Frequently Asked Questions

How much has DOGE actually saved taxpayers?

Independent analyses suggest between $1 billion and $7 billion in verifiable savings. NPR’s cross-reference of DOGE’s claimed contract cancellations against the Federal Procurement Data System found approximately $2.3 billion. DOGE’s own tracker claims roughly $215 billion, but those figures have not survived independent verification.

What was the Deferred Resignation Program and how much did it cost?

The Deferred Resignation Program offered federal employees months of paid leave in exchange for agreeing to resign. According to the Senate PSI report, it cost approximately $14.8 billion to pay roughly 200,000 employees not to work for up to eight months — making it the single largest cost item attributed to DOGE’s operations.

What errors were found in DOGE’s wall of receipts?

Documented errors include an $8 million contract listed as $8 billion, a $650 million USAID contract counted three times, a $560,000 Social Security contract listed as $232 million, and approximately $1.96 billion in overstated savings from misreading indefinite delivery, indefinite quantity contracts. Over 40 percent of claimed terminated contracts involved obligations that were already fully delivered.

Is anyone investigating DOGE’s handling of government data?

Yes. The GAO has launched audits of DOGE’s digital footprint in Treasury and Social Security Administration IT systems.

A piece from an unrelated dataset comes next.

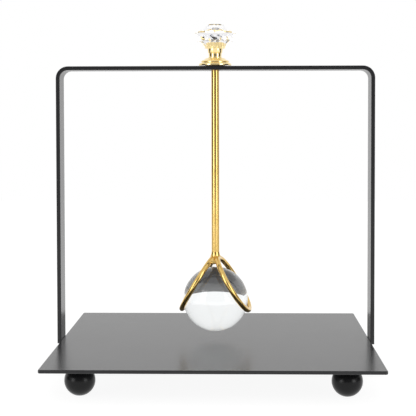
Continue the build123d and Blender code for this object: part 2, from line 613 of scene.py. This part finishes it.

Court filings from January 2026 alleged that DOGE employees secretly and improperly shared sensitive personal data and circumvented IT rules to share data on outside servers.

What is the total estimated cost of DOGE’s disruptions?

The Senate PSI report documented at least $21.7 billion in waste generated by DOGE between January and July 2025. The Partnership for Public Service estimated broader disruption costs exceeding $135 billion in 2025 when factoring in productivity losses, paid leave, and the costs of dismissing and rehiring employees.